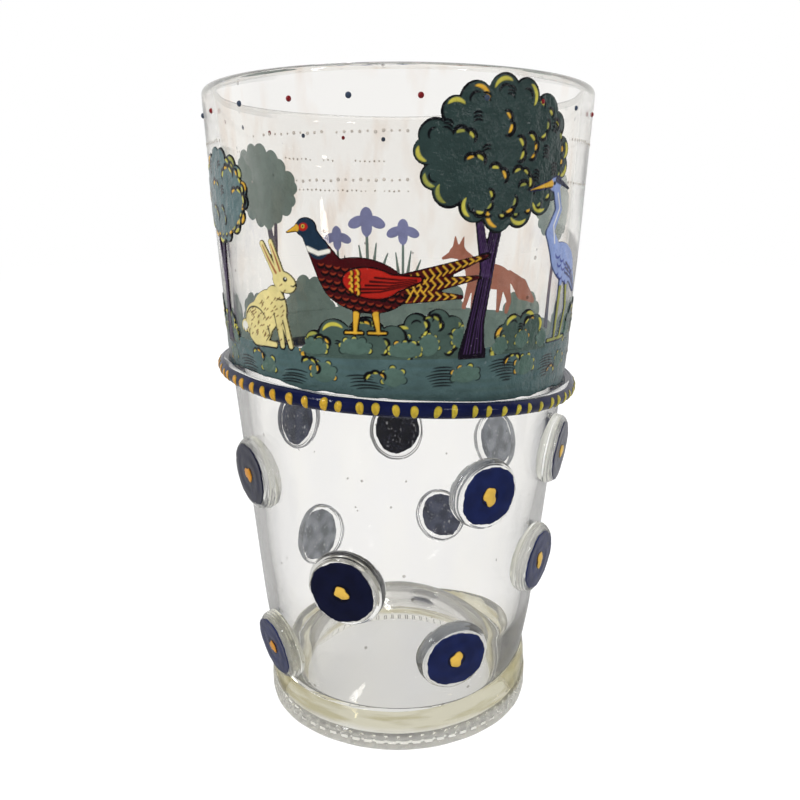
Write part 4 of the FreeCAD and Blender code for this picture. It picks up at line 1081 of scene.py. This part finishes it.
# Each dash is a drop: full and round above, pointed below, and a little aslant. Those at the left are the fullest.
def makeDashes():
    ball, faces = unitPebble(7, 14)
    count = thread["dashes"]
    loose = np.random.default_rng(5)
    turn = (np.arange(count) * 2 * math.pi / count + loose.normal(0, 0.008, count))[:, None]
    left = 0.5 - 0.5 * np.cos(turn + 0.5)
    wide = thread["dashWidth"] / 2 * loose.uniform(0.86, 1.16, count)[:, None] * (0.94 + 0.32 * left)
    reach = math.radians(thread["dashReach"]) * loose.uniform(0.88, 1.1, count)[:, None]
    lean = loose.uniform(-0.35, 0.35, count)[:, None]
    middle = np.radians(loose.uniform(-8, 4, count))[:, None] - 0.16
    across, along, high = ball[None, :, 0], ball[None, :, 1], ball[None, :, 2]
    drop = np.clip(0.86 + 0.3 * along, 0.3, 1.1)
    section = middle + along * reach
    place = turn + (across * wide * drop + lean * along) / thread["ring"]
    rise = domed(high, 1.0, 0.3) * thread["dashThick"]
    points = onThread(place, section, thread["tube"] + thread["coat"] + rise)
    middleTone = (1 - left) * np.array([light(180, 168, 56)]) + left * np.array([light(208, 132, 34)])
    edgeTone = np.array([[light(104, 100, 38)]])
    heart = np.clip((high - 0.25) / 0.35, 0, 1)[..., None]
    pale = clouds(place * 60, section * 3, 1.3, 3)[..., None]
    colours = edgeTone * (1 - heart) + middleTone[:, None, :] * heart * (0.82 + 0.36 * pale)
    newPiece("yellow_dashes", points.reshape(-1, 3), repeated(faces, count, len(ball)), paintedYellow,
             ["thread_dashes"], paint=colours.reshape(-1, 3))


# Twelve discs of glass, by angle, level (a share of the zone between foot and thread), size and tone of navy
discPlaces = [(-144.6, 0.864, 1.0, 1), (-62, 0.85, 0.94, 2), (-24, 0.935, 0.98, 0), (39.6, 0.737, 0.97, 2),
              (91.6, 0.72, 1.0, 1), (140.2, 0.864, 0.95, 0), (-107.8, 0.441, 1.03, 1), (-31.6, 0.441, 1.0, 2),
              (68.6, 0.236, 0.97, 0), (133.8, 0.182, 1.02, 2), (-146, 0.0, 1.02, 2), (-69.6, 0.106, 0.99, 2)]
disc = {
    "low": 28.7, "zone": 78.05, "radius": 12.6, "depth": 4.2, "roundWide": 2.5, "roundDeep": 3.4, "sunk": 1.7,
    "ridge": 0.05, "rib": 0.09, "ribTurns": 1.7, "line": 0.06, "lineTurns": 6.3, "tilt": 0.25, "columns": 96,
    "enamelRadius": 10.5, "enamel": 0.42, "bed": 0.1, "offset": 0.45, "dot": 2.45, "dotThick": 0.6,
    "orange": (0, 3, 8, 10), "navies": [(14, 20, 58), (9, 14, 42), (20, 31, 76)],
    "unders": [(80, 84, 104), (15, 17, 34), (150, 154, 164)],
}


# The frame of a disc: its middle on the wall, and unit ways to the right, up the wall and outwards
def discFrame(angle, share):
    level = disc["low"] + disc["zone"] * share
    turn = math.radians(angle)
    slope = float(wallRadius(level + 1) - wallRadius(level - 1)) / 2
    out = np.array([math.cos(turn), math.sin(turn), -slope])
    out /= np.linalg.norm(out)
    right = np.array([-math.sin(turn), math.cos(turn), 0])
    radius = float(wallRadius(level))
    return np.array([radius * math.cos(turn), radius * math.sin(turn), level]), right, np.cross(out, right), out


# Points of a disc, as across, along and high, in its frame
def inFrame(points, place, right, up, out):
    return place + points[:, :1] * right + points[:, 1:2] * up + points[:, 2:] * out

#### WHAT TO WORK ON
Each line of the material should be echoed exactly.

#### EXERCISE ANSWER
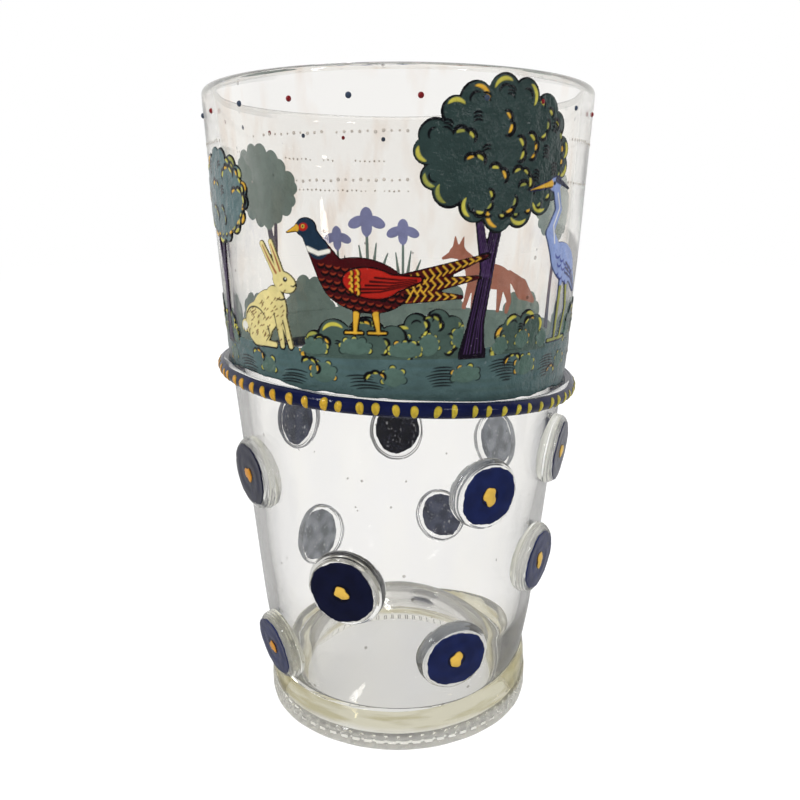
Write part 4 of the FreeCAD and Blender code for this picture. It picks up at line 1081 of scene.py. This part finishes it.
# Each dash is a drop: full and round above, pointed below, and a little aslant. Those at the left are the fullest.
def makeDashes():
    ball, faces = unitPebble(7, 14)
    count = thread["dashes"]
    loose = np.random.default_rng(5)
    turn = (np.arange(count) * 2 * math.pi / count + loose.normal(0, 0.008, count))[:, None]
    left = 0.5 - 0.5 * np.cos(turn + 0.5)
    wide = thread["dashWidth"] / 2 * loose.uniform(0.86, 1.16, count)[:, None] * (0.94 + 0.32 * left)
    reach = math.radians(thread["dashReach"]) * loose.uniform(0.88, 1.1, count)[:, None]
    lean = loose.uniform(-0.35, 0.35, count)[:, None]
    middle = np.radians(loose.uniform(-8, 4, count))[:, None] - 0.16
    across, along, high = ball[None, :, 0], ball[None, :, 1], ball[None, :, 2]
    drop = np.clip(0.86 + 0.3 * along, 0.3, 1.1)
    section = middle + along * reach
    place = turn + (across * wide * drop + lean * along) / thread["ring"]
    rise = domed(high, 1.0, 0.3) * thread["dashThick"]
    points = onThread(place, section, thread["tube"] + thread["coat"] + rise)
    middleTone = (1 - left) * np.array([light(180, 168, 56)]) + left * np.array([light(208, 132, 34)])
    edgeTone = np.array([[light(104, 100, 38)]])
    heart = np.clip((high - 0.25) / 0.35, 0, 1)[..., None]
    pale = clouds(place * 60, section * 3, 1.3, 3)[..., None]
    colours = edgeTone * (1 - heart) + middleTone[:, None, :] * heart * (0.82 + 0.36 * pale)
    newPiece("yellow_dashes", points.reshape(-1, 3), repeated(faces, count, len(ball)), paintedYellow,
             ["thread_dashes"], paint=colours.reshape(-1, 3))


# Twelve discs of glass, by angle, level (a share of the zone between foot and thread), size and tone of navy
discPlaces = [(-144.6, 0.864, 1.0, 1), (-62, 0.85, 0.94, 2), (-24, 0.935, 0.98, 0), (39.6, 0.737, 0.97, 2),
              (91.6, 0.72, 1.0, 1), (140.2, 0.864, 0.95, 0), (-107.8, 0.441, 1.03, 1), (-31.6, 0.441, 1.0, 2),
              (68.6, 0.236, 0.97, 0), (133.8, 0.182, 1.02, 2), (-146, 0.0, 1.02, 2), (-69.6, 0.106, 0.99, 2)]
disc = {
    "low": 28.7, "zone": 78.05, "radius": 12.6, "depth": 4.2, "roundWide": 2.5, "roundDeep": 3.4, "sunk": 1.7,
    "ridge": 0.05, "rib": 0.09, "ribTurns": 1.7, "line": 0.06, "lineTurns": 6.3, "tilt": 0.25, "columns": 96,
    "enamelRadius": 10.5, "enamel": 0.42, "bed": 0.1, "offset": 0.45, "dot": 2.45, "dotThick": 0.6,
    "orange": (0, 3, 8, 10), "navies": [(14, 20, 58), (9, 14, 42), (20, 31, 76)],
    "unders": [(80, 84, 104), (15, 17, 34), (150, 154, 164)],
}


# The frame of a disc: its middle on the wall, and unit ways to the right, up the wall and outwards
def discFrame(angle, share):
    level = disc["low"] + disc["zone"] * share
    turn = math.radians(angle)
    slope = float(wallRadius(level + 1) - wallRadius(level - 1)) / 2
    out = np.array([math.cos(turn), math.sin(turn), -slope])
    out /= np.linalg.norm(out)
    right = np.array([-math.sin(turn), math.cos(turn), 0])
    radius = float(wallRadius(level))
    return np.array([radius * math.cos(turn), radius * math.sin(turn), level]), right, np.cross(out, right), out


# Points of a disc, as across, along and high, in its frame
def inFrame(points, place, right, up, out):
    return place + points[:, :1] * right + points[:, 1:2] * up + points[:, 2:] * out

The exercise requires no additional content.